In the penultimate installment of his very useful contribution to the public memory of the pivotal 2008 coalition crisis/ missed opportunity (pick one), Brian Topp tells about the very bad days at the end of the adventure.

In the penultimate installment of his very useful contribution to the public memory of the pivotal 2008 coalition crisis/ missed opportunity (pick one), Brian Topp tells about the very bad days at the end of the adventure.

I’m struck by Topp’s references to “ubiquitous Tory pundits,” Stephen Harper’s “force multipliers” in the Gallery who — along with Stéphane Dion’s ineptitude — made it impossible for the plucky band of rebels to get their message out. He says in other circumstances, these knuckle-dragging Conservative scribes would have been transformed into a brigade of Eugene Forseys:

If the shoe had been on the other foot, and it had been Stephen Harper’s Conservatives at the head of a parliamentary majority moving in the first days of a new Parliament to unseat an isolated minority government (as Mr. Harper had been planning to do when he was an opposition leader), English-speaking Canadians on December 2 and 3, 2008, would have heard a very different song from their television networks, open-mouth radio, newspapers and magazines. They would have been listening to lectures about parliamentary history, parliamentary democracy, responsible government, the need for the executive to be democratically accountable – and the need for the executive to find its legitimacy from a majority of the House of Commons each and every day of its existence, failing which the House had both the power and the duty to install a new ministry that could command that support.

But in this case, it was an isolated minority Conservative government that had lost its parliamentary support. And so it was the Tory Prime Minister’s themes that English Canadians heard.

Readers are invited to draw their own conclusions about the plausibility of this part of Topp’s narrative.

I’m struck by a few other things, too.
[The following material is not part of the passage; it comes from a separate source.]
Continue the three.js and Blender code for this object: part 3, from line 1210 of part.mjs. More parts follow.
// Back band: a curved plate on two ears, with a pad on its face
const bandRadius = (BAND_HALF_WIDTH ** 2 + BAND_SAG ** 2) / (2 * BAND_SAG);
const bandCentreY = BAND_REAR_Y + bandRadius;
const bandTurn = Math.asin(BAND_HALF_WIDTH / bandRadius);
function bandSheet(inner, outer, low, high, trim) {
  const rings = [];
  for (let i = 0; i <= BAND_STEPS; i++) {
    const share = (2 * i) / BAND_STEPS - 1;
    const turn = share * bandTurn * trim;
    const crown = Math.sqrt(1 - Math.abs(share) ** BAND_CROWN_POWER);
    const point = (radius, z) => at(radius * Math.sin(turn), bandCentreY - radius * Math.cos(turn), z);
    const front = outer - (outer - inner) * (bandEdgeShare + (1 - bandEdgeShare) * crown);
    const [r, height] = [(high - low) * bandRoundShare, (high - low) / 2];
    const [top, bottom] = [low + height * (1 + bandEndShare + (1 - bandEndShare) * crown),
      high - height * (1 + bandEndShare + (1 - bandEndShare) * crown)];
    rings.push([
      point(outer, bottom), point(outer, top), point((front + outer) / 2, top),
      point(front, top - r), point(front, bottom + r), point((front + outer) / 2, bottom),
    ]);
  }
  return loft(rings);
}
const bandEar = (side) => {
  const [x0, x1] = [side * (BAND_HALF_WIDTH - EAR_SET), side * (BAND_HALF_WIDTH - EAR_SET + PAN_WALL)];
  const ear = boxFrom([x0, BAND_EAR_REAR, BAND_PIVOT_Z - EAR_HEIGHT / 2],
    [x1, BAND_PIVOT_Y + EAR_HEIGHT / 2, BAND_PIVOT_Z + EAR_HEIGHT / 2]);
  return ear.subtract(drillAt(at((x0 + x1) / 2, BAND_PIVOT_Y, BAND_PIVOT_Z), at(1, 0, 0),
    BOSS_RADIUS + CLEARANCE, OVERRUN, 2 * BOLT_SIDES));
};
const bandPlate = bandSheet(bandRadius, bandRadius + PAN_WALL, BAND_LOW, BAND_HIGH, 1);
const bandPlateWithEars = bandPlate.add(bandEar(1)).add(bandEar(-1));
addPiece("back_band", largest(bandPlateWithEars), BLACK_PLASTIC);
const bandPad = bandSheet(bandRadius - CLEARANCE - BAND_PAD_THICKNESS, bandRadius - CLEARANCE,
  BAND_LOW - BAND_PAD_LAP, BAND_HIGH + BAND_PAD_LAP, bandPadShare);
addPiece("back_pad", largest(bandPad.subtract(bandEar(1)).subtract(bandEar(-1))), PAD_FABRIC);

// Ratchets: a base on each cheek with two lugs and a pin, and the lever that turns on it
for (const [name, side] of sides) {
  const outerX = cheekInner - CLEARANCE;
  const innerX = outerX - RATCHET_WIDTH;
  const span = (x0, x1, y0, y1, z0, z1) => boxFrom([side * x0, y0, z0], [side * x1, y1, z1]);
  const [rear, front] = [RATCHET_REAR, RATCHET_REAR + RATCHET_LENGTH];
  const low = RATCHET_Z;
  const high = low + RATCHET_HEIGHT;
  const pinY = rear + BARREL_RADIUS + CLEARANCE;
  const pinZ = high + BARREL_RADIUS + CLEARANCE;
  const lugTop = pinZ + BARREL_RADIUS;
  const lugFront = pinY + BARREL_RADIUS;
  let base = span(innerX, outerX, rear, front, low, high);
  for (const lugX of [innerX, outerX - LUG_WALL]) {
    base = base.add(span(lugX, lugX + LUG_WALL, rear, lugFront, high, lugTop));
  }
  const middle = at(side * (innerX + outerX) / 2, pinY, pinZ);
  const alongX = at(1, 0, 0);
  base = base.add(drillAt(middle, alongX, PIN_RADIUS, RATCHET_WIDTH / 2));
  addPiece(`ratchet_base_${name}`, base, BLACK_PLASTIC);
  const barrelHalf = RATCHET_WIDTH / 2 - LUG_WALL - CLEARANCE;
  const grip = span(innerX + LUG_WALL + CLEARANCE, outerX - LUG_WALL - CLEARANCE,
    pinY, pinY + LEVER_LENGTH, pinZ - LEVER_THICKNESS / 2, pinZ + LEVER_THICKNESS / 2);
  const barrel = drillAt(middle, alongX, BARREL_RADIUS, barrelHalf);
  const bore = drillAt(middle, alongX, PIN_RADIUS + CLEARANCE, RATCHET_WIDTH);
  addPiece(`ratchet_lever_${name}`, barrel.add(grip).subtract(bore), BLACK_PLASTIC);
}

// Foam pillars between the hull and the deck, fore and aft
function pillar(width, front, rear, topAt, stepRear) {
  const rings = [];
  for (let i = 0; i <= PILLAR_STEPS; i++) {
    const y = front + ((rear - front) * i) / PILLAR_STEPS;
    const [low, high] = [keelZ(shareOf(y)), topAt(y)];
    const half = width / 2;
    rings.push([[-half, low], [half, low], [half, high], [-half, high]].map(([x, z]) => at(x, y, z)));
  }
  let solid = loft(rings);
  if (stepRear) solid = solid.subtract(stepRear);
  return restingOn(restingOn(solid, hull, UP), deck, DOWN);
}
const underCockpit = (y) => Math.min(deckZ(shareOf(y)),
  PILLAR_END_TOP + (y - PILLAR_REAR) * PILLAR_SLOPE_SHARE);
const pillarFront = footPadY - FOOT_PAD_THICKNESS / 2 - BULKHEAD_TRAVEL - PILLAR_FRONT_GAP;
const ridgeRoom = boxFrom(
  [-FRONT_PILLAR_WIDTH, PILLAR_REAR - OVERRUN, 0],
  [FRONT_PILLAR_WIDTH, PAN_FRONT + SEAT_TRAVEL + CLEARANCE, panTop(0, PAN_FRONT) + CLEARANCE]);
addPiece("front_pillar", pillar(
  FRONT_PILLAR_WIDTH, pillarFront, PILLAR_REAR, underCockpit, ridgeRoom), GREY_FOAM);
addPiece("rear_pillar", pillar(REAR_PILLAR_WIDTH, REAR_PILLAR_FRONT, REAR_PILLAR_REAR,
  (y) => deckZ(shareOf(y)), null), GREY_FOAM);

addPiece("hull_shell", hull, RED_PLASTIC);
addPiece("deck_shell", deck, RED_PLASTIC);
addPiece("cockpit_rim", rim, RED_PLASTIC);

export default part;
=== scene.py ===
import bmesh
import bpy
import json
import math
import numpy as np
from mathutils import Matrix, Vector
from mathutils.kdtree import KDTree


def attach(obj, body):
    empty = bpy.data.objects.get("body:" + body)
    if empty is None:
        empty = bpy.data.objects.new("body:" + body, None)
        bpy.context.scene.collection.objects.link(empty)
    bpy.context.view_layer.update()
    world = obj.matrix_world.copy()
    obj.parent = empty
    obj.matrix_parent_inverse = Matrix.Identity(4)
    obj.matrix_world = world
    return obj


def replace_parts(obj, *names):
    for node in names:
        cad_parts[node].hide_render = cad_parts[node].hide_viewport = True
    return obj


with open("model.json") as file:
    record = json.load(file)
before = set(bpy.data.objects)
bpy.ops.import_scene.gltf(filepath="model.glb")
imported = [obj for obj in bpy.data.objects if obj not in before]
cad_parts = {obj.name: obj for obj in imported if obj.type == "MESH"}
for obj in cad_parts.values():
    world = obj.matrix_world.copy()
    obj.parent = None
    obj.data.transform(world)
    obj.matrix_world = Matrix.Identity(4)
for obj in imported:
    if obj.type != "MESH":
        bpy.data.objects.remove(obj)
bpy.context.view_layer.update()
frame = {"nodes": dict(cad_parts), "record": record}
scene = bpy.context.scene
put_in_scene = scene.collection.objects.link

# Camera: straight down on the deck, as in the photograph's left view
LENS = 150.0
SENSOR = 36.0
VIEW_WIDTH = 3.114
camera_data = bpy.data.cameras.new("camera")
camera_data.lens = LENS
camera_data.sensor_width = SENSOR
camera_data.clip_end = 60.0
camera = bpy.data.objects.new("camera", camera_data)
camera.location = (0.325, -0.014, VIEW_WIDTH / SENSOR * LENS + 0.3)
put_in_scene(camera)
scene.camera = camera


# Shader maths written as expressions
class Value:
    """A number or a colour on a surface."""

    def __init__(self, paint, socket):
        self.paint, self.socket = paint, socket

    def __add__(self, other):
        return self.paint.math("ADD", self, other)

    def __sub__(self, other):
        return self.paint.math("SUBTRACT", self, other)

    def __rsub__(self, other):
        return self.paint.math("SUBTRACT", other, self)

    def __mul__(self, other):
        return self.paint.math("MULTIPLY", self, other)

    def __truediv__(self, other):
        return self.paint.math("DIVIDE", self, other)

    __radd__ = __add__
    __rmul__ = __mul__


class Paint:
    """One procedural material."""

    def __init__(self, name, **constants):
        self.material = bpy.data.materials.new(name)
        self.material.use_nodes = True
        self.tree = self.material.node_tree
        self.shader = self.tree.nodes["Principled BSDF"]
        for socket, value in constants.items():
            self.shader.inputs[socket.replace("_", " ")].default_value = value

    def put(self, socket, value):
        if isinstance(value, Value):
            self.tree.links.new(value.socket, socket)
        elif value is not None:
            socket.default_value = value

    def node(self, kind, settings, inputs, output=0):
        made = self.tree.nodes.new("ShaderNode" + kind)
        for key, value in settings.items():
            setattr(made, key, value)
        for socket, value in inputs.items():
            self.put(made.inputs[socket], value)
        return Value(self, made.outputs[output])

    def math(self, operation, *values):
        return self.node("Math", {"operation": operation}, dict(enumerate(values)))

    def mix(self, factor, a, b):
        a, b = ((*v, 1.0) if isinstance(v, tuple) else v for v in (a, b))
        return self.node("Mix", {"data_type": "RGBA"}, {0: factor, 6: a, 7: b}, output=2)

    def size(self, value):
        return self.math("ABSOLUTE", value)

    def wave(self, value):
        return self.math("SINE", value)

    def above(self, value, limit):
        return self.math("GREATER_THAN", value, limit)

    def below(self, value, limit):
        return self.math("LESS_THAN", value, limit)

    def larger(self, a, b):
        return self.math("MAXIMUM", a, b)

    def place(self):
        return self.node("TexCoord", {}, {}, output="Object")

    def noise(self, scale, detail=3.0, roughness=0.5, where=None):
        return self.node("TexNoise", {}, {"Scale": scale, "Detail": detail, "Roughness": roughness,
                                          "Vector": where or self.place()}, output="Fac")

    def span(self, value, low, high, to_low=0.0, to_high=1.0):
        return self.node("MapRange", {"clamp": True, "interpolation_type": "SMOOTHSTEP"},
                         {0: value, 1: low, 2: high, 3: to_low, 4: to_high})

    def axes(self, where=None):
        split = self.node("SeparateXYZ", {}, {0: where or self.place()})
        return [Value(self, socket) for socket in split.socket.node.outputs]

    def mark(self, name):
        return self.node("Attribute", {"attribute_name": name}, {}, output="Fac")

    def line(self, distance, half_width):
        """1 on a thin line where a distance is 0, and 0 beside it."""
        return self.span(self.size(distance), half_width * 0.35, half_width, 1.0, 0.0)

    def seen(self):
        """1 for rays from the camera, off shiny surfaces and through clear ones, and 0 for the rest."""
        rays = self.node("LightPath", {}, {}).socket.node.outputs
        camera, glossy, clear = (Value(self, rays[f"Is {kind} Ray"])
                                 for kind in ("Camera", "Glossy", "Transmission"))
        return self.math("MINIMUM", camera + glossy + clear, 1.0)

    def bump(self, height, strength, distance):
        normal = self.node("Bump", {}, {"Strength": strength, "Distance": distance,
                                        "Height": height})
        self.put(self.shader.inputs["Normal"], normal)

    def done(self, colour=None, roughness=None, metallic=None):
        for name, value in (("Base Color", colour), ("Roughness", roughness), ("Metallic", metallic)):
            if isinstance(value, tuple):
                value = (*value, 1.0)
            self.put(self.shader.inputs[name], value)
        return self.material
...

One is how Topp keeps referring to “the better, smarter, progressive government that 62 per cent of [Canadians] had voted for.” Now, call me a Tory force multiplier, but I didn’t see that specific option on my ballot in 2008. I saw a Liberal party that had publicly (and, Topp confirms, privately and repeatedly) spurned any talk of a coalition with the NDP. And I didn’t see a Bloc option, because I didn’t vote in Quebec. And yet Topp cannot get to his “clear majority” of “62%” without the Bloc, even though in his epic’s first installment, he called the coalition’s too-close association with the Bloc “probably our fundamental strategic mistake.”
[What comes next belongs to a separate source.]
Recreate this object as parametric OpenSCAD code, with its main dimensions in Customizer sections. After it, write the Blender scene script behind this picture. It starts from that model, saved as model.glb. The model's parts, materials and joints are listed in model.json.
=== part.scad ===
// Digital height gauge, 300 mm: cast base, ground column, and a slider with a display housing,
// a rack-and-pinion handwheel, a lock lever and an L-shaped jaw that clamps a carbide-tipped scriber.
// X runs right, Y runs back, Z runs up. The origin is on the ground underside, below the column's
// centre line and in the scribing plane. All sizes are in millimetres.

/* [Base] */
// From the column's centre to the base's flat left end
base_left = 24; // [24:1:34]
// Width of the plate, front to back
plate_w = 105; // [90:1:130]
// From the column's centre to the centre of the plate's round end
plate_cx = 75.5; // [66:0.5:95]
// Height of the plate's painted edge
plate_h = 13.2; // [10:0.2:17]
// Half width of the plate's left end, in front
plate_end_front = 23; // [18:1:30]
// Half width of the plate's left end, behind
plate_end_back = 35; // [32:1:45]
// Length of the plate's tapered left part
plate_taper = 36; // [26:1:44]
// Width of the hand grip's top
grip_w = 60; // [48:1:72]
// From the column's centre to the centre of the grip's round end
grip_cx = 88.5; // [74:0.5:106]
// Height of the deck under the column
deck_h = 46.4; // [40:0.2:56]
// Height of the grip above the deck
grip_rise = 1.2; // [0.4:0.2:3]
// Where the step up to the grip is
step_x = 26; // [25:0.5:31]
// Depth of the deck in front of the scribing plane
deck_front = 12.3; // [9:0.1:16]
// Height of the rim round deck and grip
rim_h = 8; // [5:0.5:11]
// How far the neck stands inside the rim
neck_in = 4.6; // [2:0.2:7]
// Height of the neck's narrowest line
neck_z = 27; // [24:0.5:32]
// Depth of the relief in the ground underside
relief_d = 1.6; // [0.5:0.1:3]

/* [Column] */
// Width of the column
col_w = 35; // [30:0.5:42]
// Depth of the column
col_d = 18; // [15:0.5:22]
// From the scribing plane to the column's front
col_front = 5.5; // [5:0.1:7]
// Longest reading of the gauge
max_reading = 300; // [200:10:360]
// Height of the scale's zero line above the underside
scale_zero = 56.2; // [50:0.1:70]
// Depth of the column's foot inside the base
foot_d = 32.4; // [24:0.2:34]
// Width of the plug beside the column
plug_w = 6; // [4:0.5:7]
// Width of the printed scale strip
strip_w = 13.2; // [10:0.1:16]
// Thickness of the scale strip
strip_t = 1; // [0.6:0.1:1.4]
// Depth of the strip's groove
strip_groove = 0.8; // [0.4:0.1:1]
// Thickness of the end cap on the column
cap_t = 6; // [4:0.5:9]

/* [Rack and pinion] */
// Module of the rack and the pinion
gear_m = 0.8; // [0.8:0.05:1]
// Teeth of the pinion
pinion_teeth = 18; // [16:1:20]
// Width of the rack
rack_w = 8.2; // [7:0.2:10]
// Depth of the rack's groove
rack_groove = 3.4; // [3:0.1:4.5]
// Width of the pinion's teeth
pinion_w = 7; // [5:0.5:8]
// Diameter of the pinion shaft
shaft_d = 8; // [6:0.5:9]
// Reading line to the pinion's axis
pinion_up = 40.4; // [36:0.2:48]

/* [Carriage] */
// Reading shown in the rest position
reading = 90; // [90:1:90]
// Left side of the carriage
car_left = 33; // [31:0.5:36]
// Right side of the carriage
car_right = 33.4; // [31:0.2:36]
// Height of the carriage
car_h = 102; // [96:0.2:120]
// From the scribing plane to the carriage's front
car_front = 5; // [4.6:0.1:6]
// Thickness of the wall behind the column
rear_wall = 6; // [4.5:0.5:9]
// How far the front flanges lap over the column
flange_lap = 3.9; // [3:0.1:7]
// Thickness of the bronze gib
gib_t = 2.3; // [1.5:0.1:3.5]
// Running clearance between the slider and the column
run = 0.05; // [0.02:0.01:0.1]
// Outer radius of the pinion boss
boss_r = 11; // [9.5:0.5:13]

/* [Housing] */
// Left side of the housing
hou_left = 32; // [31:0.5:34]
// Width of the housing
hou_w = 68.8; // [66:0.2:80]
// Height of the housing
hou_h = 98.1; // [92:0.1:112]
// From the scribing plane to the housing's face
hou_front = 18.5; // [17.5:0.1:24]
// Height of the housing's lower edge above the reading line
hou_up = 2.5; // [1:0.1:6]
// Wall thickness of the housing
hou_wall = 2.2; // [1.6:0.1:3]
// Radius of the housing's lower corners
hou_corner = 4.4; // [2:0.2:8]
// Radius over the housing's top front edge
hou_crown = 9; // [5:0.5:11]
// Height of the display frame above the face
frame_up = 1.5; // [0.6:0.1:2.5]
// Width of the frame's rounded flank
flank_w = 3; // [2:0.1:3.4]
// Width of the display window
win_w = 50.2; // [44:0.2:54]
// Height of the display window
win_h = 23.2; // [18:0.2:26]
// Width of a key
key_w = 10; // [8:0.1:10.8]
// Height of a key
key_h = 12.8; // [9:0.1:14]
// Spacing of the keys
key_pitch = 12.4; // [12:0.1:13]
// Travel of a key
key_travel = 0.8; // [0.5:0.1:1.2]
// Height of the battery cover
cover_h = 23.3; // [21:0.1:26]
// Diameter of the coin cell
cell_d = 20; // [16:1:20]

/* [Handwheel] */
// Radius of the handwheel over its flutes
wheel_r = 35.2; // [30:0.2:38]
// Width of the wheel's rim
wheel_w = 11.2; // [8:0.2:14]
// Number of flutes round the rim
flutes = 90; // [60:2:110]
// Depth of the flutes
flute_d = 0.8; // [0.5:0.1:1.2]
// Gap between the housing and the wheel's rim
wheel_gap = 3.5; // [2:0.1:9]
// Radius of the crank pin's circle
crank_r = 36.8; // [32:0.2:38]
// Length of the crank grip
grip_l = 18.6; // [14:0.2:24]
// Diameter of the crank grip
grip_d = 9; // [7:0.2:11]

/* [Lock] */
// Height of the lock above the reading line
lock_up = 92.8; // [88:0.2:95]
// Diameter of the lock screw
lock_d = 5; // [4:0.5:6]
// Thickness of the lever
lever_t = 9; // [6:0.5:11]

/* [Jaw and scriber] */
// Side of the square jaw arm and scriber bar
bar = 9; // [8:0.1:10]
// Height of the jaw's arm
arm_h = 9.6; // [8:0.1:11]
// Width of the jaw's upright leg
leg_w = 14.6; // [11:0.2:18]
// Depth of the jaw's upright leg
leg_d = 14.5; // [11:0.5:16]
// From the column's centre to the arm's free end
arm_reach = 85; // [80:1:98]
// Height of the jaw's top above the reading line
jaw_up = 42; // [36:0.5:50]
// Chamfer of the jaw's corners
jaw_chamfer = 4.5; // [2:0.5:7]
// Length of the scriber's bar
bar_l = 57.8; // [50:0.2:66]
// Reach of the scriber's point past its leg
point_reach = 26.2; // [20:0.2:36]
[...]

But of course the association with the Bloc was both a fundamental mistake and fundamental to the strategy. I’m just another force-multiplying Tory, but what I wrote at the time was that Topp and his plucky compatriots simply never had the math. If he gets to dump his Blackberry archive, I can quote myself at length from that same crazy time:

Canadians are legitimists. They get, or can grasp once reminded, the idea that governments are creatures of Parliaments, not directly of elections. I believe a coalition alternative to Harper would have broad appeal, and would be accepted by voters even without an election, if it met a few criteria — if, at a glance, it looked better than the one Harper leads.

So if the Liberals had nearly as many seats as the Conservatives; or if Liberals-plus-NDP outnumbered the Conservatives; or, again, if Liberals-plus-NDP were close to the number of Conservatives, so that only a few Bloc MPs (ideally lured into quitting the Bloc for one of the other parties) were needed to make a majority, the coalition would be a lot more persuasive. As it is, Harper’s crew would still outnumber Dion’s and Layton’s put together, and nearly all of Duceppe’s would be needed to tilt the balance, so that Liberals would not only be a minority in the House but in their own government. Does that ruin the project’s credibility? Perhaps for some, and for the rest, there’s more.

If the putative replacement prime minister looked and acted prime ministerial, if his judgement was sound, perhaps we’d be off to the races. The one on offer vanished for six days after the election; failed to produce a useable video of himself in a timely manner for a crucial address to the nation; and this morning was, by more than an hour, the last leader in Parliament to comment on the prorogation of that parliament. He is — this is seriously not trivial, folks — an opponent of Quebec separatists of 20 years’ standing who could not govern without the support of separatists in confidence votes.

How would a Prime Minister Stephane Dion react if an Opposition Leader Stephen Harper challenged him with a coalition that depended on the entire Bloc caucus for its viability? Do you doubt for two seconds he’d scream blue murder? Would Dion’s defenders on this website rush to Harper’s defence then? Yes, yes, the Bloc has been here forever and we can’t shoo it away and they’ve earned their pension cheques and blah blah blah, but let’s just say it out loud: A coalition government that depends on Bloc support at every confidence vote is a really crappy coalition. It is fair to wish for a better one, or to discard the idea altogether.

Topp comes pretty close to admitting all this himself in his first installment when he refers to “a draft letter, never sent, which we had planned to present to Stéphane Dion on election night had the numbers justified it, proposing a coalition government.” [My emphasis.]

So much for strategy, and constitutional legitimacy. One less important, but I think still non-trivial, point about tactics. Much of Topp’s yarn today is about that first Question Period when Dion and Harper faced off on the Monday after that astonishing weekend of coalition deal-making. I’ve never understood why there was a Question Period. Question Period is for members of the opposition to ask questions of a Prime Minister and his ministry about the policies their government intends to pursue. Its structure inherently puts the opposition in a subordinate, supplicant position. But as of an hour before that QP, the coalition had declared its belief that the Harper ministry would be pursuing no more policies. By their own logic, they should not have bothered to put questions to Harper an hour later. If you’re going to play out an incredibly shaky hand, at least act like you believe it.